The evidence tends to show that at the time the mine manager directed this trip of cars to be “slnng in” on the track that he knew the track had such a grade as to cause the cars to run rapidly towards the place where the men were assembled, unless they were in some manner restrained, and he at that time knew where the men were standing.

Omitting the formal parts, the declaration alleges that the defendant had directed the plaintiff and others of its employes to stand and remain in that part of the said passageway near to the bottom of said shaft after their day’s work was completed- while waiting to be hoisted out of the mine; that it had been the custom and practice for some time prior for. the employes in said mine to gather in said passageway and there wait to be hoisted out, which said custom was known to the defendant; that on said day while plaintiff was waiting in said passageway, near the bottom of the shaft, to be hoisted, and while in the exercise of due care and caution for his own safety he was then and there injured in the manner following; said defendant, while the plaintiff and a number of other employes in said mine on said day were then and there waiting in said passageway to be hoisted out of said mine, which fact was then and there known to the defendant, or could have been known by the defendant by the exercise of reasonable care on its part, negligently, carelessly and recklessly caused a trip of loaded cars to be hauled by said electric motor power to the said incline at a rapid rate of speed along the track in said passageway while said plaintiff and other employes were then and there waiting as aforesaid, and said cars then and there ran upon and against other cars that were then and there standing on said track at and near the point where the plaintiff was then and there standing and caused certain of said cars to be derailed and thrown from said track, which cars being, derailed then and there ran upon and against the plaintiff and injured him. The cause was tried before a jury and it was determined by such jury that the defendant was guilty of. the negligence charged in the declaration; that the plaintiff was in the exercise of due care for his own safety and accordingly gave a verdict in favor of the plaintiff, upon which the court rendered judgment.
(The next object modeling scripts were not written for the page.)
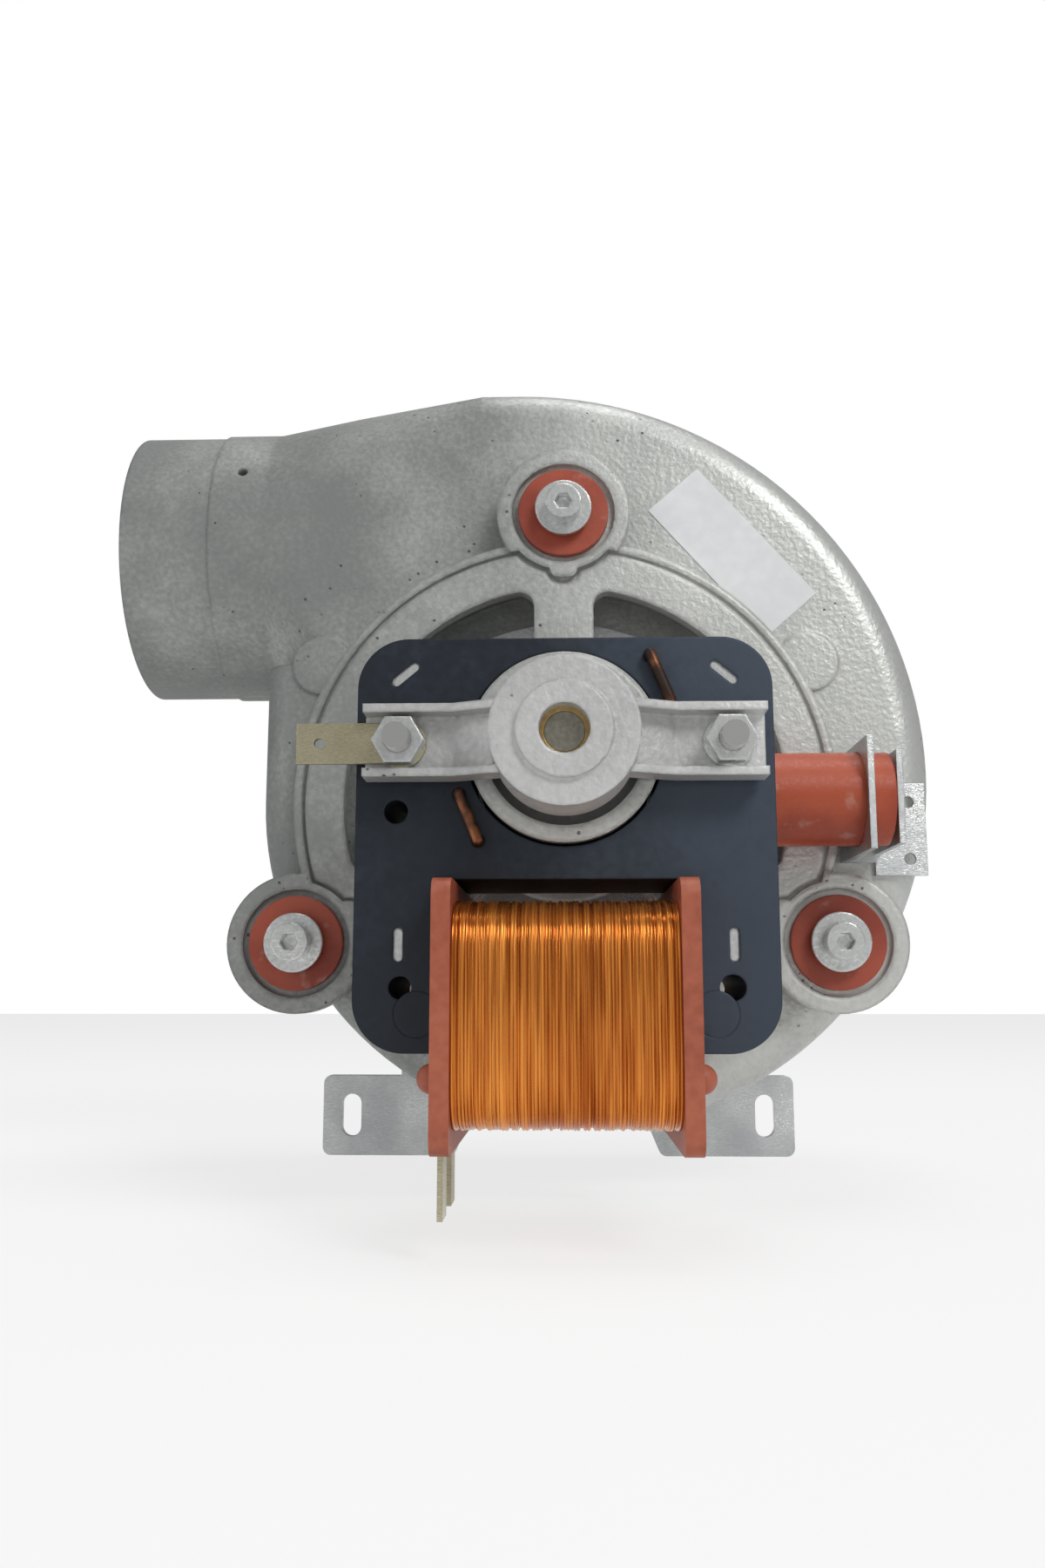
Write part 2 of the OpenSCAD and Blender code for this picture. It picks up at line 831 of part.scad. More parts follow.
flange_z = winding_z + flange_over;
flange_d = winding_d + 1;
flange_x = winding_l / 2;

module coil_bobbin() {
    color("sienna")
        difference() {
            union() {
                coil_block(flange_x + cut, former_d, former_z, former_t / 2);
                for (side = [0, 1])
                    mirror([side, 0, 0]) {
                        intersection() {
                            coil_block(flange_x + flange_t, flange_d, flange_z, flange_round);
                            block([flange_x, 0, -4 * flange_z], [flange_x + flange_t, 3 * stator_d, 4 * flange_z]);
                        }
                        translate([flange_x + flange_t, -stator_mid_d - flange_d + nose_l, nose_z])
                            intersection() {
                                sphere(nose_out);
                                translate([-cut, -nose_l, -nose_l]) cube(2 * nose_l);
                            }
                    }
            }
            block([-2 * flange_x, stator_back_d - former_gap, core_z - core_h / 2 - former_gap],
                [2 * flange_x, stator_d + former_gap, core_z + core_h / 2 + former_gap]);
            for (d = terminal_d)
                block([-flange_x - flange_t / 2 - terminal_t / 2, d, core_z - flange_z - cut],
                    [-flange_x - flange_t / 2 + terminal_t / 2, d + terminal_w, core_z - flange_z + terminal_l / 2]);
        }
}

module coil_winding() {
    color("chocolate")
        difference() {
            coil_block(flange_x, winding_d, winding_z, winding_t);
            coil_block(flange_x + cut, former_d, former_z, former_t / 2);
        }
}

module coil_terminals() {
    color("tan")
        for (i = [0, 1])
            block([-flange_x - flange_t / 2 - terminal_t / 2, terminal_d[i], core_z - flange_z - terminal_l],
                [-flange_x - flange_t / 2 + terminal_t / 2, terminal_d[i] + terminal_w,
                    core_z - flange_z + terminal_l / 2]);
}

// Bearing brackets: the rear one is the front one turned round
arm_tip_x = stud_x + 5.4;
arm_ramp_x = 17;
arm_rise = 3.4;
rim_h = 3.6;
housing_lift = 3;
cap_ring_r = 7.2;
cap_ring_t = 1;
cap_hole_r = shaft_r + 0.75;
bearing_r = 6;
bearing_front_d = cap_d - 3;
bearing_back_d = stator_d + 5;
foot_r = 4.6;

module to_rear() {
    translate([0, -stator_mid_d, 0])
        mirror([0, 1, 0])
            translate([0, stator_mid_d, 0])
                children();
}

// Side view of an arm, (x, depth)
module arm_side(low, high) {
    polygon([[cap_r - 2, arm_floor_d + arm_rise - low], [arm_ramp_x, arm_floor_d - low],
        [arm_tip_x, arm_floor_d - low], [arm_tip_x, arm_floor_d + high],
        [arm_ramp_x, arm_floor_d + high], [cap_r - 2, arm_floor_d + arm_rise + high]]);
}

module arm_part(z0, z1, low, high) {
    translate([0, 0, z0])
        mirror([0, 1, 0])
            linear_extrude(z1 - z0)
                arm_side(low, high);
}

module end_bracket() {
    difference() {
        union() {
            post(0, 0, stator_d + housing_lift, cap_d - cap_ring_t, cap_r);
            post(0, 0, cap_d - 2 * cap_ring_t, cap_d, cap_ring_r);
            for (side = [0, 1])
                mirror([side, 0, 0]) {
                    arm_part(-arm_h / 2, arm_h / 2, arm_floor_t, 0);
                    arm_part(-arm_h / 2, arm_rim - arm_h / 2, arm_floor_t, rim_h);
                    arm_part(arm_h / 2 - arm_rim, arm_h / 2, arm_floor_t, rim_h);
                    post(stud_x, 0, stator_d, arm_floor_d - cut, foot_r);
                }
        }
        post(0, 0, stator_d, bearing_front_d, bearing_r);
        post(0, 0, stator_d, cap_d + cut, cap_hole_r);
        for (side = [-1, 1]) post(side * stud_x, 0, stator_d - cut, cap_d, stud_hole_r);
    }
}

module front_bracket() {
    color("silver") end_bracket();
}

module rear_bracket() {
    color("silver") to_rear() end_bracket();
}

module bearing() {
    pipe(0, 0, bearing_back_d, bearing_front_d, bearing_r, shaft_r + running_gap);
}

module front_bearing() {
    color("goldenrod") bearing();
}

module rear_bearing() {
    color("goldenrod") to_rear() bearing();
}

module bearing_retainers() {
    color("gray") {
        pipe(0, 0, bearing_back_d - cut, bearing_back_d, bearing_r, bearing_r - cut);
        to_rear() pipe(0, 0, bearing_back_d - cut, bearing_back_d, bearing_r, bearing_r - cut);
    }
}

// Rotor
ring_out = 1.5;
ring_in = 1;
ring_wall = 2.6;
thrust_r = 4.4;
thrust_play = 0.4;

module rotor_core() {
    color("dimgray") pipe(0, 0, stator_back_d + ring_in, stator_d - ring_in, rotor_r, shaft_r);
}

module rotor_end_rings() {
    color("peru") {
        pipe(0, 0, stator_d - ring_in, stator_d + ring_out, rotor_r, rotor_r - ring_wall);
        pipe(0, 0, stator_back_d - ring_out, stator_back_d + ring_in, rotor_r, rotor_r - ring_wall);
    }
}

module thrust_washers() {
    color("wheat") {
        pipe(0, 0, stator_d - ring_in, bearing_back_d - thrust_play, thrust_r, shaft_r);
        to_rear() pipe(0, 0, stator_d - ring_in, bearing_back_d - thrust_play, thrust_r, shaft_r);
    }
}

// Studs and what they clamp
stud_end_d = arm_floor_d + tab_t + nut_t + 3.5;
washer_r = 4.1;

module motor_studs() {
    color("gainsboro")
        for (side = [-1, 1]) post(side * stud_x, 0, carrier_back_d, stud_end_d, stud_r);
}

module stud_spacers() {
    color("gainsboro")
        for (side = [-1, 1])
            pipe(side * stud_x, 0, carrier_d + stud_boss_l, 2 * stator_mid_d - arm_floor_d, washer_r, stud_hole_r);
}

module stud_nuts() {
    color("gainsboro")
        for (side = [-1, 1])
            difference() {
                slab(arm_floor_d + tab_t, arm_floor_d + tab_t + nut_t)
                    translate([side * stud_x, 0]) circle(nut_r, $fn = 6);
                post(side * stud_x, 0, arm_floor_d, arm_floor_d + tab_t + nut_t + cut, stud_r);
            }
}

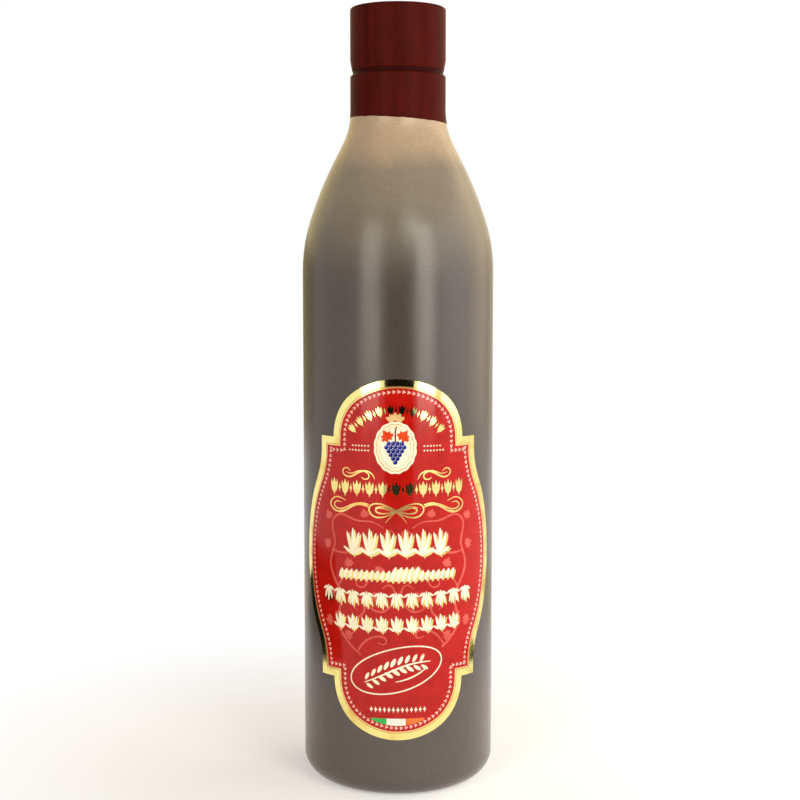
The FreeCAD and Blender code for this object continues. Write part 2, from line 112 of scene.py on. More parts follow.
class Signal:
    """One socket of a node tree, with arithmetic that adds Math nodes."""

    def __init__(self, nodes: "Nodes", socket: bpy.types.NodeSocket) -> None:
        """Wrap a socket of the tree."""
        self.nodes = nodes
        self.socket = socket

    def math(self, operation: str, *others: "Value") -> "Signal":
        """Return the result of one Math node on this signal and the other values."""
        values = dict(enumerate((self, *others)))
        return self.nodes.node("ShaderNodeMath", {"operation": operation}, values)

    def __add__(self, other: "Value") -> "Signal":
        """Add."""
        return self.math("ADD", other)

    def __sub__(self, other: "Value") -> "Signal":
        """Subtract."""
        return self.math("SUBTRACT", other)

    def __rsub__(self, other: "Value") -> "Signal":
        """Subtract this from a number."""
        return self.nodes.node("ShaderNodeMath", {"operation": "SUBTRACT"}, {0: other, 1: self})

    def __mul__(self, other: "Value") -> "Signal":
        """Multiply."""
        return self.math("MULTIPLY", other)

    def __truediv__(self, other: "Value") -> "Signal":
        """Divide."""
        return self.math("DIVIDE", other)

    __radd__ = __add__
    __rmul__ = __mul__

    def step(self, low: float, high: float) -> "Signal":
        """Return a smooth step.

        Args:
            low: Where the step is 0.
            high: Where the step is 1, which may lie below `low`.

        Returns:
            The step, from 0 to 1.
        """
        rising = low < high
        ends = (low, high) if rising else (high, low)
        values = {"Value": self, "From Min": ends[0], "From Max": ends[1]}
        settings = {"interpolation_type": "SMOOTHSTEP"}
        result = self.nodes.node("ShaderNodeMapRange", settings, values)
        return result if rising else 1 - result


Value = Union[Signal, float, Colour]


class Nodes:
    """A node tree under construction."""

    def __init__(self, tree: bpy.types.NodeTree) -> None:
        """Empty the tree."""
        self.tree = tree
        self.tree.nodes.clear()

    def add(
        self,
        kind: str,
        settings: dict[str, object] | None = None,
        values: dict[Union[str, int], object] | None = None,
    ) -> bpy.types.Node:
        """Add a node.

        Args:
            kind: The node's type.
            settings: Its properties, set before its sockets.
            values: The value or link of each socket, by name or index.

        Returns:
            The node.
        """
        added = self.tree.nodes.new(kind)
        for name, setting in (settings or {}).items():
            setattr(added, name, setting)
        for key, value in (values or {}).items():
            self.feed(added.inputs[key], value)
        return added

    def node(
        self,
        kind: str,
        settings: dict[str, object] | None = None,
        values: dict[Union[str, int], object] | None = None,
        output: Union[str, int] = 0,
    ) -> Signal:
        """Add a node and return one of its outputs as a signal."""
        return Signal(self, self.add(kind, settings, values).outputs[output])

    def feed(self, socket: bpy.types.NodeSocket, value: object) -> None:
        """Link a signal to a socket, or set the socket to a plain value.

        Args:
            socket: The socket.
            value: A signal, a number, a colour or a vector.
        """
        if isinstance(value, Signal):
            self.tree.links.new(value.socket, socket)
        elif isinstance(value, tuple) and len(value) == 3 and socket.type == "RGBA":
            socket.default_value = (*value, 1.0)
        else:
            socket.default_value = value

    def shown(self) -> Signal:
        """Return 1 for a ray that draws the background: seen straight, mirrored or through glass.

        Returns:
            That mask.
        """
        mask = self.node("ShaderNodeLightPath", output="Is Camera Ray")
        for name in ("Is Glossy Ray", "Is Transmission Ray"):
            mask = mask.math("MAXIMUM", self.node("ShaderNodeLightPath", output=name))
        return mask


class Paint(Nodes):
    """A material under construction, with the patterns that its sockets are fed from."""

    def __init__(self, name: str) -> None:
        """Start an empty material.

        Args:
            name: The material's name.
        """
        self.material = bpy.data.materials.new(name)
        self.material.use_nodes = True
        super().__init__(self.material.node_tree)

    def place(self) -> Signal:
        """Return the Object coordinates."""
        return self.node("ShaderNodeTexCoord", output="Object")

    def axes(self, place: Signal) -> tuple[Signal, Signal, Signal]:
        """Split a place into its three coordinates."""
        parts = self.add("ShaderNodeSeparateXYZ", values={0: place}).outputs
        return tuple(Signal(self, part) for part in parts)

    def stretched(self, place: Signal, scale: tuple[float, float, float]) -> Signal:
        """Return the place scaled along each axis, which draws a pattern out."""
        return self.node("ShaderNodeMapping", values={"Vector": place, "Scale": scale})

    def noise(self, place: Signal, grain: float, detail: float = 2.0) -> Signal:
        """Return noise from 0 to 1 whose grains are about `grain` millimetres wide."""
        values = {"Vector": place, "Scale": 1 / (grain * MM), "Detail": detail}
        return self.node("ShaderNodeTexNoise", values=values)

    def blend(self, share: Value, first: Value, second: Value, mode: str = "MIX") -> Signal:
        """Mix two colours: the first where the share is 0, the second where it is 1."""
        settings = {"data_type": "RGBA", "blend_type": mode, "clamp_factor": True}
        return self.node("ShaderNodeMix", settings, {0: share, 6: first, 7: second}, 2)

    def shade(self, colour: Value, value: Signal) -> Signal:
        """Multiply a colour by a grey of that value."""
        grey = self.node("ShaderNodeCombineColor", values={0: value, 1: value, 2: value})
        return self.blend(1.0, colour, grey, "MULTIPLY")

    def between(self, pattern: Signal, ends: tuple[float, float]) -> Signal:
        """Return a pattern from 0 to 1 as values from the first end to the second."""
        return ends[0] + (ends[1] - ends[0]) * pattern

    def bump(
        self, height: Signal, depth: float, strength: float, under: Signal | None = None
    ) -> Signal:
        """Return the normal of a surface in relief.

        Args:
            height: The relief, from 0 to 1.
            depth: How far the surface rises where the relief is 1, in millimetres.
            strength: How much of it shows.
            under: The normal of a relief that lies under it.

        Returns:
            The normal.
        """
        values = {"Strength": strength, "Distance": depth * MM, "Height": height}
        if under:
            values["Normal"] = under
        return self.node("ShaderNodeBump", values=values)

    def finish(self, values: dict[str, object]) -> bpy.types.Material:
        """Return the material with a Principled shader that has these socket values."""
        return self.surface(self.node("ShaderNodeBsdfPrincipled", values=values))

    def surface(self, shader: Signal) -> bpy.types.Material:
        """Return the material with that shader as its surface."""
        self.add("ShaderNodeOutputMaterial", values={"Surface": shader})
        return self.material


# ---------------------------------------------------------------------------------------------
# Finishes. Grains are in millimetres; a relief is a depth in millimetres and a strength; a fade is
# where a pattern or a height begins to change and where it has changed.
# ---------------------------------------------------------------------------------------------


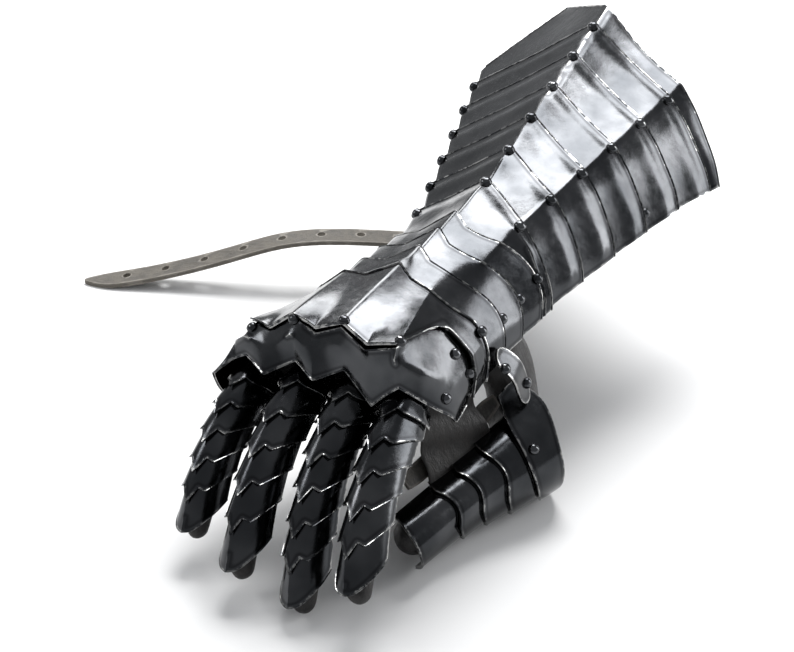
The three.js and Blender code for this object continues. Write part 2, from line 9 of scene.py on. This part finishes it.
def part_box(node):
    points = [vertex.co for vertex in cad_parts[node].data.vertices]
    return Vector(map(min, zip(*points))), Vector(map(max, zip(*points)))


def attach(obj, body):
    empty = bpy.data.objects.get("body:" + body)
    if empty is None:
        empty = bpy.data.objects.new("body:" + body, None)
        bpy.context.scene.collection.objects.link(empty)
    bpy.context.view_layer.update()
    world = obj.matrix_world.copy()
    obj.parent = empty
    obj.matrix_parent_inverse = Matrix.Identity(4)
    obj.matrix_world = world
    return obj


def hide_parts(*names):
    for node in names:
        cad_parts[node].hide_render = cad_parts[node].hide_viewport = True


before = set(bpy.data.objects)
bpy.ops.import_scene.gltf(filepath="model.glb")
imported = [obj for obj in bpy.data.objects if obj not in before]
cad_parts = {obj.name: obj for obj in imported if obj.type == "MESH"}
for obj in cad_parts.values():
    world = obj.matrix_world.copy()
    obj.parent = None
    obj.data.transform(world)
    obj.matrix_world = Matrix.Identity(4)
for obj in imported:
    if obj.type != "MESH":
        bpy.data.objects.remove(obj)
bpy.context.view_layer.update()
mm = 0.001
scene = bpy.context.scene
print("frame loaded:", len(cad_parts), "nodes")


# ---------- small helpers ----------
def pick(*objects):
    bpy.ops.object.select_all(action="DESELECT")
    for obj in objects:
        obj.select_set(True)
    bpy.context.view_layer.objects.active = objects[0]


def inEdit(obj, work):
    pick(obj)
    bpy.ops.object.mode_set(mode="EDIT")
    bpy.ops.mesh.select_all(action="SELECT")
    work()
    bpy.ops.object.mode_set(mode="OBJECT")


def addModifier(obj, kind, **settings):
    pick(obj)
    modifier = obj.modifiers.new(kind.lower(), kind)
    for key, value in settings.items():
        setattr(modifier, key, value)
    bpy.ops.object.modifier_apply(modifier=modifier.name)


def copyNode(node, name):
    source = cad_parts[node]
    pick(source)
    bpy.ops.object.duplicate()
    piece = bpy.context.object
    piece.name = name
    piece.parent = None
    for key in list(piece.keys()):
        del piece[key]
    piece.data.materials.clear()
    if piece.data.has_custom_normals:
        bpy.ops.mesh.customdata_custom_splitnormals_clear()
    inEdit(piece, lambda: bpy.ops.mesh.remove_doubles(threshold=0.00002))
    return piece


def finishPiece(piece, slot, *nodes):
    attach(piece, "root")
    if nodes:
        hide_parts(*nodes)
    return piece


def armPlace(x, y, z):
    return armTurn @ Vector((x, y, z)) * mm + armOrigin


# the forearm lies rolled on the table: its own axes against the model's
armLook = {"roll": 35.4, "origin": (74.54, -19.935, 70.075)}
armTurn = Matrix.Rotation(math.radians(-armLook["roll"]), 3, "Y")
armOrigin = Vector(armLook["origin"]) * mm
handX = Vector((0.906, -0.073, -0.417))
handY = Vector((0.100, 0.994, 0.043))
handZ = Vector((0.411, -0.080, 0.908))
handCentre = Vector((-1.455, -91.199, 31.278))


def handPlace(x, y, z):
    return armPlace(*(handCentre + handX * x + handY * y + handZ * z))


# ---------- materials ----------
def newMaterial(name):
    material = bpy.data.materials.new(name)
    material.use_nodes = True
    tree = material.node_tree
    return material, tree, tree.nodes["Principled BSDF"]


def addNode(tree, kind, inputs=None, **settings):
    node = tree.nodes.new(kind)
    for key, value in settings.items():
        setattr(node, key, value)
    for key, value in (inputs or {}).items():
        if hasattr(value, "is_linked"):
            tree.links.new(value, node.inputs[key])
        else:
            node.inputs[key].default_value = value
    return node


def noiseOf(tree, scale, detail=4, rough=0.55, stretch=None):
    place = addNode(tree, "ShaderNodeTexCoord").outputs["Object"]
    if stretch:
        place = addNode(tree, "ShaderNodeMapping", {"Vector": place, "Scale": stretch}).outputs["Vector"]
    inputs = {"Vector": place, "Scale": scale, "Detail": detail, "Roughness": rough}
    return addNode(tree, "ShaderNodeTexNoise", inputs).outputs["Fac"]


def rampOf(tree, value, low, high, fromLow, fromHigh):
    inputs = {"Value": value, "From Min": fromLow, "From Max": fromHigh, "To Min": low, "To Max": high}
    return addNode(tree, "ShaderNodeMapRange", inputs, interpolation_type="SMOOTHSTEP").outputs["Result"]


def mathOf(tree, how, a, b):
    return addNode(tree, "ShaderNodeMath", {0: a, 1: b}, operation=how).outputs["Value"]


def mixOf(tree, factor, a, b):
    node = addNode(tree, "ShaderNodeMix", {"Factor": factor}, data_type="RGBA")
    for socket, value in ((node.inputs[6], a), (node.inputs[7], b)):
        if hasattr(value, "is_linked"):
            tree.links.new(value, socket)
        else:
            socket.default_value = value
    return node.outputs[2]


# the bright steel tone serves worn edges and a painted highlight along crests and rims
steelLook = {
    "dark": (0.034, 0.036, 0.039, 1), "mid": (0.072, 0.074, 0.078, 1), "wear_and_highlight": (0.27, 0.27, 0.265, 1),
    "wearAndHighlightWidth": 0.62, "shadeLineAt": 1.5, "roughLow": 0.10, "roughHigh": 0.21,
}


def makeSteel(name, look, highlightLift=1.0):
    material, tree, shader = newMaterial(name)
    near = addNode(tree, "ShaderNodeAttribute", attribute_name="edgeDistance").outputs["Fac"]
    broad = noiseOf(tree, 28, 3)
    patchy = noiseOf(tree, 260, 6, 0.7)
    fine = noiseOf(tree, 1500, 4, 0.6, (1, 0.22, 1))
    # a factor above 1 lifts the mid tone: a painted highlight, used for the rivets
    mid = tuple(c * highlightLift for c in look["mid"][:3]) + (1,)
    tone = mixOf(tree, rampOf(tree, broad, 0, 1, 0.35, 0.7), look["dark"], mid)
    # worn bright on free edges and ridges, broken up by patches: partly real wear, partly a painted highlight along
    # crests and rims
    edge = mathOf(tree, "ADD", near, rampOf(tree, patchy, -0.5, 0.6, 0.3, 0.7))
    wear_and_highlight = rampOf(tree, edge, 1, 0, 0.25, look["wearAndHighlightWidth"])
    # painted shade: a dark line just inside the free edge and the other crisp edges, standing in for the shadow where
    # the lames overlap
    at = look["shadeLineAt"]
    painted_shade_line = mathOf(tree, "MULTIPLY", rampOf(tree, near, 0, 1, at * 0.6, at), rampOf(tree, near, 1, 0, at, at * 1.9))
    tone = mixOf(tree, mathOf(tree, "MULTIPLY", painted_shade_line, 0.55), tone, (0.008, 0.008, 0.009, 1))
    tone = mixOf(tree, wear_and_highlight, tone, look["wear_and_highlight"])
    tree.links.new(tone, shader.inputs["Base Color"])
    shader.inputs["Metallic"].default_value = 1.0
    sheen = rampOf(tree, patchy, look["roughLow"], look["roughHigh"], 0.3, 0.75)
    rough = mathOf(tree, "ADD", sheen, mathOf(tree, "MULTIPLY", fine, 0.05))
    tree.links.new(rough, shader.inputs["Roughness"])
    dents = addNode(tree, "ShaderNodeBump", {"Height": broad, "Strength": 0.10, "Distance": 0.004})
    skin = addNode(tree, "ShaderNodeBump", {"Height": patchy, "Strength": 0.10, "Distance": 0.0004,
                                            "Normal": dents.outputs["Normal"]})
    brush = addNode(tree, "ShaderNodeBump", {"Height": fine, "Strength": 0.05, "Distance": 0.0002,
                                             "Normal": skin.outputs["Normal"]})
    tree.links.new(brush.outputs["Normal"], shader.inputs["Normal"])
    return material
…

It is insisted by counsel for appellant that the court erred in its rulings upon the admissibility of evidence, the giving and refusing of instructions and the rendering of judgment herein, and we will consider the errors assigned and argued in the manner presented.

It is first insisted that there is such a variance between the declaration and the proof as to preclude a recovery; and one of the matters in which counsel claim there is a variance is that it is charged in the declaration that he was at the place before receiving his injury at the direction and order of the defendant and that the evidence shows he was there of his own volition. It does not seem to us that there is such variance here, if any, as to constitute reversible error, but if there was a variance the appellant is in no position to take advantage of it as it did not in any manner call the attention of the trial court to such variance. No motion of this character has been pointed out to us as having been made on the trial as to this or any other variance. “A motion to instruct the jury to find for the defendant on the ground of a variance between the pleadings and the evidence is not sufficient to raise the question of variance, unless the defendant, by its motion, indicates specifically in what the variance consists, so as to enable the court to pass upon it intelligently, and also to enable the plaintiff to so amend his declaration as to make it conform to the evidence.” Illinois Cent. R. Co. v. Behrens, 208 Ill. 20.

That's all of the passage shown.